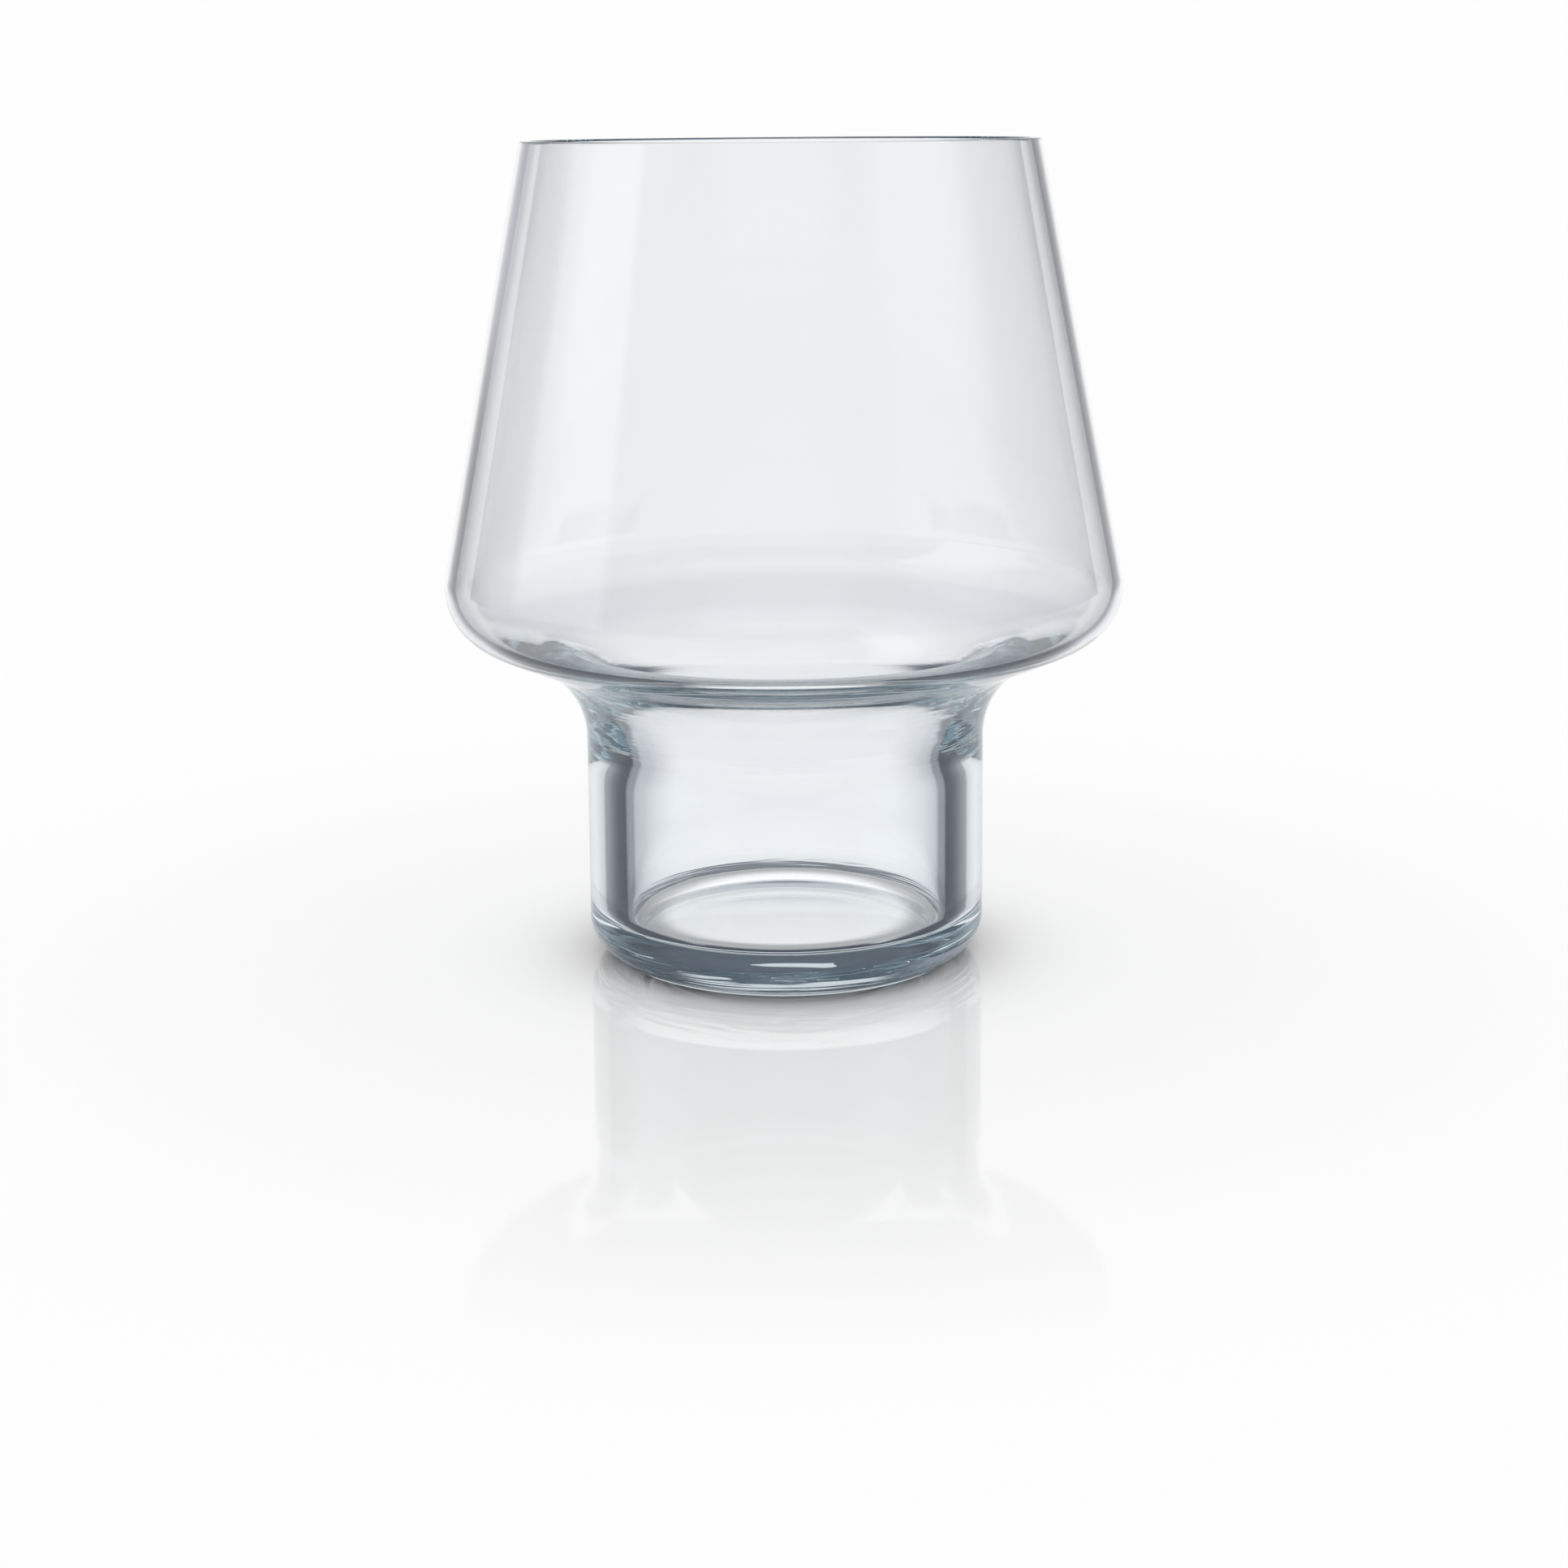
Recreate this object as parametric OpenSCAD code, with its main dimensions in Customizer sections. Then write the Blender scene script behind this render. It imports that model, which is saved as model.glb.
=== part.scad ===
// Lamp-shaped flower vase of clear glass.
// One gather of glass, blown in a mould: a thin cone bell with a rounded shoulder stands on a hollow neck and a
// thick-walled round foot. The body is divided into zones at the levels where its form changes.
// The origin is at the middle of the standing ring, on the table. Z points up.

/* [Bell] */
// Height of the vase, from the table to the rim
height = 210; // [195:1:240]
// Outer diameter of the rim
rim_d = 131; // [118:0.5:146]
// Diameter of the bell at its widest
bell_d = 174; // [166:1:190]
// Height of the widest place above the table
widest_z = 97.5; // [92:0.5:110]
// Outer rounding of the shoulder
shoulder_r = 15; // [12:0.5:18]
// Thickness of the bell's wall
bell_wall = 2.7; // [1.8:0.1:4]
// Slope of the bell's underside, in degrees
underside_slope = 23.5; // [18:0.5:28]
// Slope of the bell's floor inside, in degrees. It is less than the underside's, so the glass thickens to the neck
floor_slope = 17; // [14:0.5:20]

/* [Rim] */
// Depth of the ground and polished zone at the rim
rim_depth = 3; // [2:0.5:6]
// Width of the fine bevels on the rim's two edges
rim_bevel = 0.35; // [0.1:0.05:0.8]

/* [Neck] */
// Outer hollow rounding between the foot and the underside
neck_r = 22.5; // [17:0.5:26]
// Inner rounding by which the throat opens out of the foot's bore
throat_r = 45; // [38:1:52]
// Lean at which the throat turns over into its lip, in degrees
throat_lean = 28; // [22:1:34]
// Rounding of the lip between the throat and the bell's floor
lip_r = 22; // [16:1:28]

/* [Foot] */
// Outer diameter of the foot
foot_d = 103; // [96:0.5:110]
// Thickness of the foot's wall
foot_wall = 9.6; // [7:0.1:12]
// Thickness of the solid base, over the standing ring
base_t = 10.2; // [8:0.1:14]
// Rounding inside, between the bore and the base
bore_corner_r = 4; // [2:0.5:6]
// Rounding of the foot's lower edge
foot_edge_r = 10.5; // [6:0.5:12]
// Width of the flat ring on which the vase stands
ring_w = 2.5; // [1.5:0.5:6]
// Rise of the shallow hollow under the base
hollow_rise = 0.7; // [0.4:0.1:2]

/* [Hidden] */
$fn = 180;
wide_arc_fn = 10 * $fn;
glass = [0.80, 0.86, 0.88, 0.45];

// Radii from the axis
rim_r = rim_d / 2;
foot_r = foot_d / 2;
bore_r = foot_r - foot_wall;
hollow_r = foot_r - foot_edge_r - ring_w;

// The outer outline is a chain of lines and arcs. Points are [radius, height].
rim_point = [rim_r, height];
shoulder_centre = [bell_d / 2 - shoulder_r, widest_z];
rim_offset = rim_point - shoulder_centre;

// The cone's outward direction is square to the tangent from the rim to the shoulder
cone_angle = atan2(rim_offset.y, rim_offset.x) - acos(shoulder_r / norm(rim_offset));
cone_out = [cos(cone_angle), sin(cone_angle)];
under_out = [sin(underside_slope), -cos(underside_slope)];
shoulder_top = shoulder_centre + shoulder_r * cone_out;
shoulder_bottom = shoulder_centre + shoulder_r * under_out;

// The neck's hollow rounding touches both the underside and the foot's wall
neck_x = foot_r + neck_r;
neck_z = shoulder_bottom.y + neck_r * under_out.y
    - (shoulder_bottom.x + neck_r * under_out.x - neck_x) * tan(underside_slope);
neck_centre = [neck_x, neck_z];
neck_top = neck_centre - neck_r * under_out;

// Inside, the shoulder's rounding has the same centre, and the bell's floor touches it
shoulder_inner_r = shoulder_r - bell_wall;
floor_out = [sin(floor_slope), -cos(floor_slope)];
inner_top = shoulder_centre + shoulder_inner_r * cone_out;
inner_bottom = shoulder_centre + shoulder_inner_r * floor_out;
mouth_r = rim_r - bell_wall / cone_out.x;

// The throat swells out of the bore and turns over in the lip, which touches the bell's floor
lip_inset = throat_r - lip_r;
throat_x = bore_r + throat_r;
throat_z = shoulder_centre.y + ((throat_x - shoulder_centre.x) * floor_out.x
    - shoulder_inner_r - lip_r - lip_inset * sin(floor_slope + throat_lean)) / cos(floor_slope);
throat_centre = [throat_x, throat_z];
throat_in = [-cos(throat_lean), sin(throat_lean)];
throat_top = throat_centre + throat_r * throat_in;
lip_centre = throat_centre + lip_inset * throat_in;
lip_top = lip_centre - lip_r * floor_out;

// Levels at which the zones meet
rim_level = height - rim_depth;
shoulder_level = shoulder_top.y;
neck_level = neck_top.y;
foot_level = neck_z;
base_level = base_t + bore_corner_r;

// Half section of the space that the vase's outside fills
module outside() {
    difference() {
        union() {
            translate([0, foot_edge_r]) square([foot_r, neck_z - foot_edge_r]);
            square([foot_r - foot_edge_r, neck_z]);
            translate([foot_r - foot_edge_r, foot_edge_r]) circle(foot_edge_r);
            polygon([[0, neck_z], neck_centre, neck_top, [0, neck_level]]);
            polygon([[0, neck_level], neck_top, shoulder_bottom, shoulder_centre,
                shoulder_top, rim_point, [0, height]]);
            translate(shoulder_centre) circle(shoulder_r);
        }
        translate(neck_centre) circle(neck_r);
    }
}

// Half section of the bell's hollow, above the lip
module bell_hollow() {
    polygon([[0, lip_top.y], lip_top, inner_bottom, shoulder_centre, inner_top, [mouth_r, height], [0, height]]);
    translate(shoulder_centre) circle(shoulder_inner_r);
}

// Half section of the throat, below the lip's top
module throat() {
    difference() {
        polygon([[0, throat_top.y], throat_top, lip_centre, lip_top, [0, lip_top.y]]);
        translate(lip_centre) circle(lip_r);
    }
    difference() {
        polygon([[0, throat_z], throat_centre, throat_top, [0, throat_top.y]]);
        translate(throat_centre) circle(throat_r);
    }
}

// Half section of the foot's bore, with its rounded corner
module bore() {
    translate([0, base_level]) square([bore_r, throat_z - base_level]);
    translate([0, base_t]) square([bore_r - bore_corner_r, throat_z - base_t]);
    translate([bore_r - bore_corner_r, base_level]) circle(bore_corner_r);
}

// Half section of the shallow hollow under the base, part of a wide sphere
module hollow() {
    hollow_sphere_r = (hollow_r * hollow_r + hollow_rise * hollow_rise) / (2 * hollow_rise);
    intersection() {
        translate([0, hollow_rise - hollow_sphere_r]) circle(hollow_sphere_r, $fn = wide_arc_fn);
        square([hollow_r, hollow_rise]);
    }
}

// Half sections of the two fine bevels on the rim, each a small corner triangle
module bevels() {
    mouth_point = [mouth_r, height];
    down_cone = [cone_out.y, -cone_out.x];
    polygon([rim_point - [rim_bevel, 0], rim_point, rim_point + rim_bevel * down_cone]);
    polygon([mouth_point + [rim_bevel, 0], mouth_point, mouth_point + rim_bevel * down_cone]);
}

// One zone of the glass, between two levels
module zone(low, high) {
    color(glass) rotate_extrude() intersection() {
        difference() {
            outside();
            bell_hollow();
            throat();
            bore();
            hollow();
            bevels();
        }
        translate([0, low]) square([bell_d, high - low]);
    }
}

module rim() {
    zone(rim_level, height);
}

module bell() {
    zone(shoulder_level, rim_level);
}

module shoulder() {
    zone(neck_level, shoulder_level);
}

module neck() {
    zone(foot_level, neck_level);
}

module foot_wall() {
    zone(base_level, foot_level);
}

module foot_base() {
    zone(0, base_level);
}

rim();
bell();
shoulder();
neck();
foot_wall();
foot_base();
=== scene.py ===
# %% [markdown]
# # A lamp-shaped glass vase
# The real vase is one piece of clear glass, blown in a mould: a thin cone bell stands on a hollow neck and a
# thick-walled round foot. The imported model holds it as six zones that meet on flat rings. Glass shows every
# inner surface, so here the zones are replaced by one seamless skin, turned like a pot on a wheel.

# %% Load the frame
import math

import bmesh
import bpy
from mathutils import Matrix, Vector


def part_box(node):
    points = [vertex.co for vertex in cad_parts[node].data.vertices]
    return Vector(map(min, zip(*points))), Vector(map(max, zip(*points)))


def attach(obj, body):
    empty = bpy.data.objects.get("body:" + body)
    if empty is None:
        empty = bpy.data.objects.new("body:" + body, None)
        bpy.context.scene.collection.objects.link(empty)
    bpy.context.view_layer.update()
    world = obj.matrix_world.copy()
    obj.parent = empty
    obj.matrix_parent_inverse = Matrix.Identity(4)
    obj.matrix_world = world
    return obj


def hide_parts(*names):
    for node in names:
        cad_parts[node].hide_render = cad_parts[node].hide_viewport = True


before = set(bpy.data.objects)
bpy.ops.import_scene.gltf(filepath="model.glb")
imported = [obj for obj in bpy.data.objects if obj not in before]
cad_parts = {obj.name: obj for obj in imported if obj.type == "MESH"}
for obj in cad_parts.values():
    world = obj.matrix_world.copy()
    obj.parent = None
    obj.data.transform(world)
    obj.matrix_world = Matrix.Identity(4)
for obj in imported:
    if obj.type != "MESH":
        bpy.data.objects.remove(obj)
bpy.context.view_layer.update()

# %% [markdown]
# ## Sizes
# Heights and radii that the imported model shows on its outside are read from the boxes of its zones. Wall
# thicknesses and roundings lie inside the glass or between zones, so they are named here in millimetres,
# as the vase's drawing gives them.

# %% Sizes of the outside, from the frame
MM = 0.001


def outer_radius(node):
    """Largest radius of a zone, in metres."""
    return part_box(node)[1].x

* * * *

• [OBJECTIVE]:
Write out, unaltered, the lines from the opening of the listing through the line that includes "floor_slope = 17; // [14:0.5:20]".

• [FULL SOLUTION]:
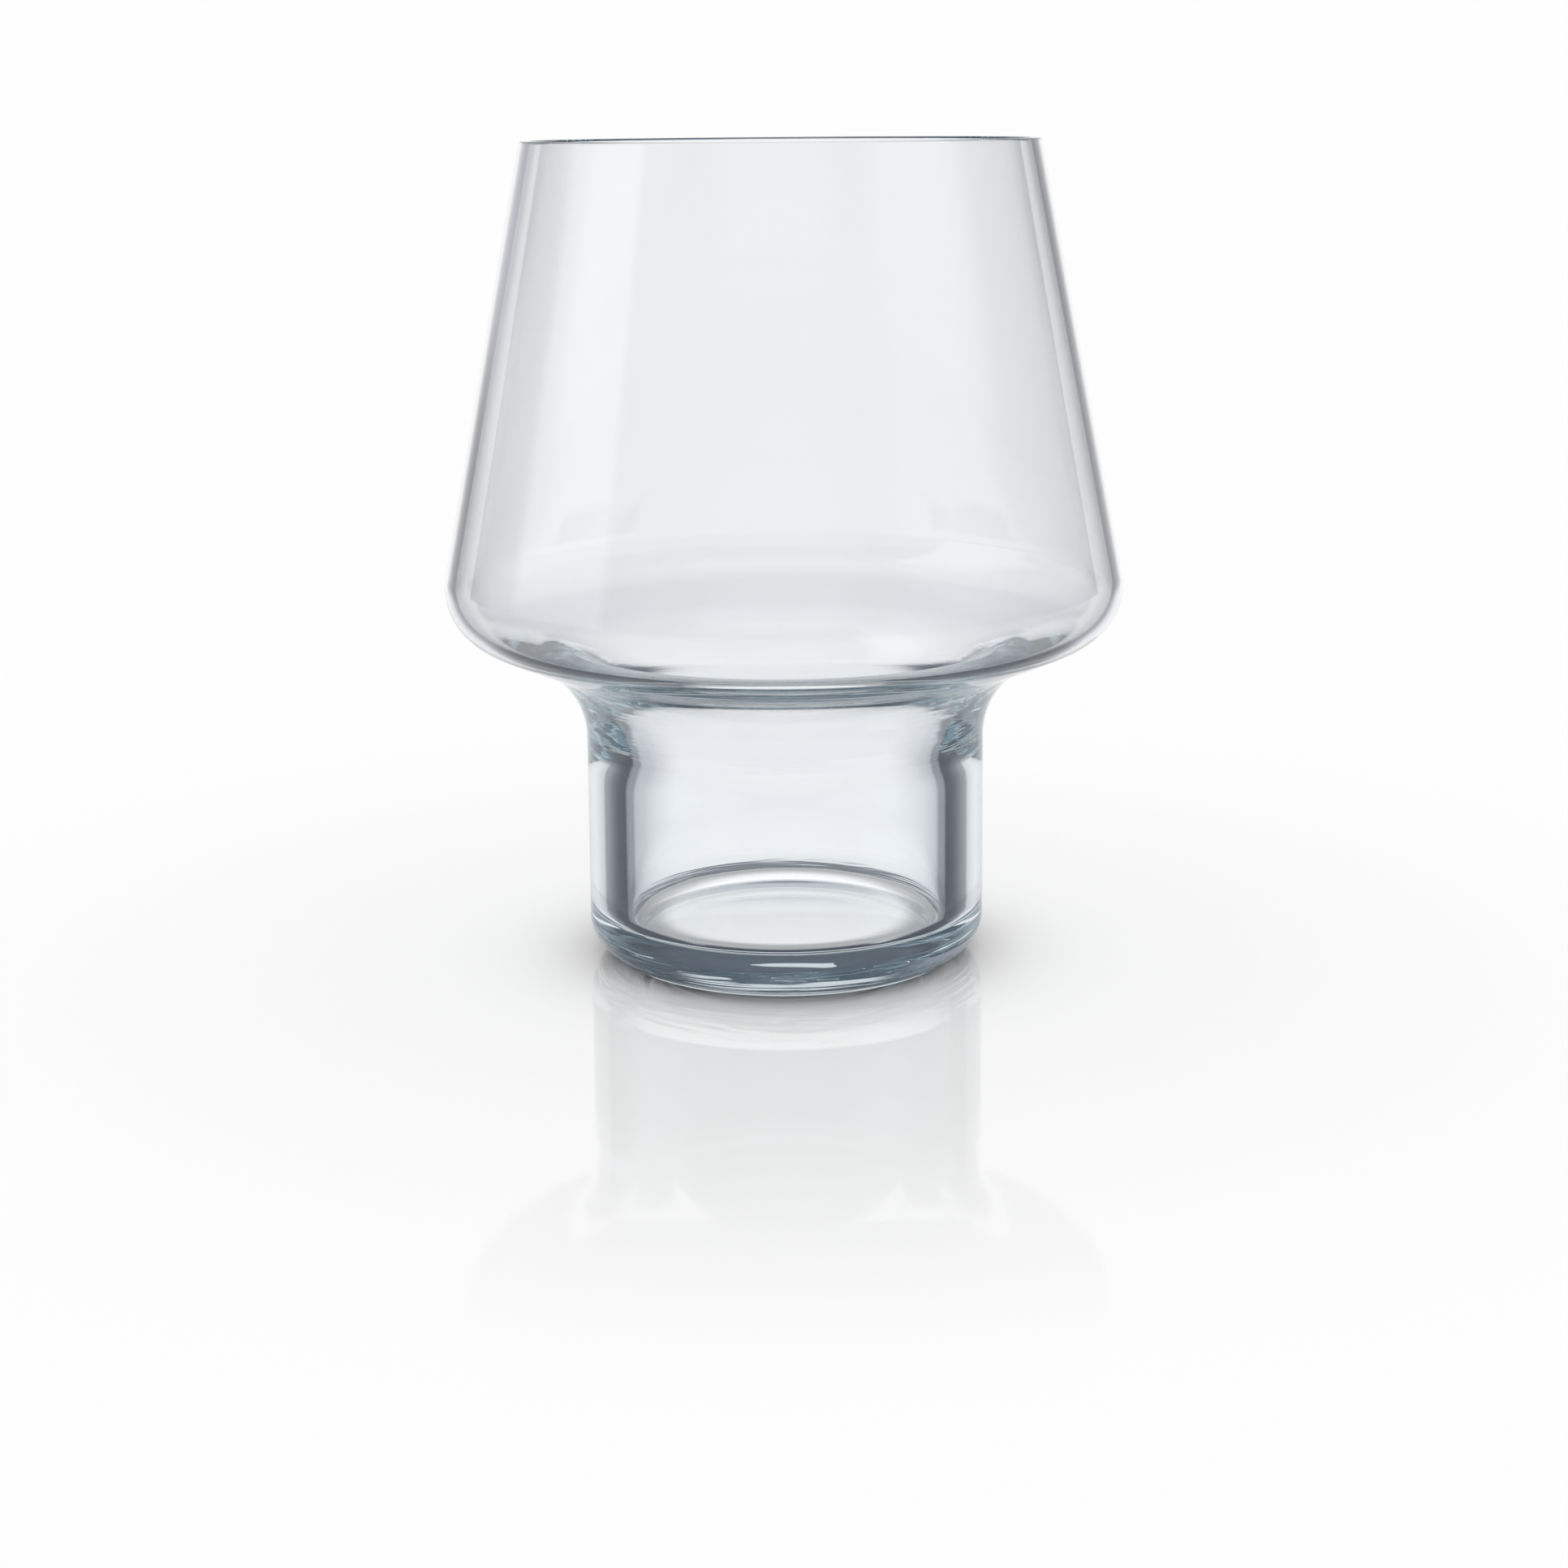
Recreate this object as parametric OpenSCAD code, with its main dimensions in Customizer sections. Then write the Blender scene script behind this render. It imports that model, which is saved as model.glb.
=== part.scad ===
// Lamp-shaped flower vase of clear glass.
// One gather of glass, blown in a mould: a thin cone bell with a rounded shoulder stands on a hollow neck and a
// thick-walled round foot. The body is divided into zones at the levels where its form changes.
// The origin is at the middle of the standing ring, on the table. Z points up.

/* [Bell] */
// Height of the vase, from the table to the rim
height = 210; // [195:1:240]
// Outer diameter of the rim
rim_d = 131; // [118:0.5:146]
// Diameter of the bell at its widest
bell_d = 174; // [166:1:190]
// Height of the widest place above the table
widest_z = 97.5; // [92:0.5:110]
// Outer rounding of the shoulder
shoulder_r = 15; // [12:0.5:18]
// Thickness of the bell's wall
bell_wall = 2.7; // [1.8:0.1:4]
// Slope of the bell's underside, in degrees
underside_slope = 23.5; // [18:0.5:28]
// Slope of the bell's floor inside, in degrees. It is less than the underside's, so the glass thickens to the neck
floor_slope = 17; // [14:0.5:20]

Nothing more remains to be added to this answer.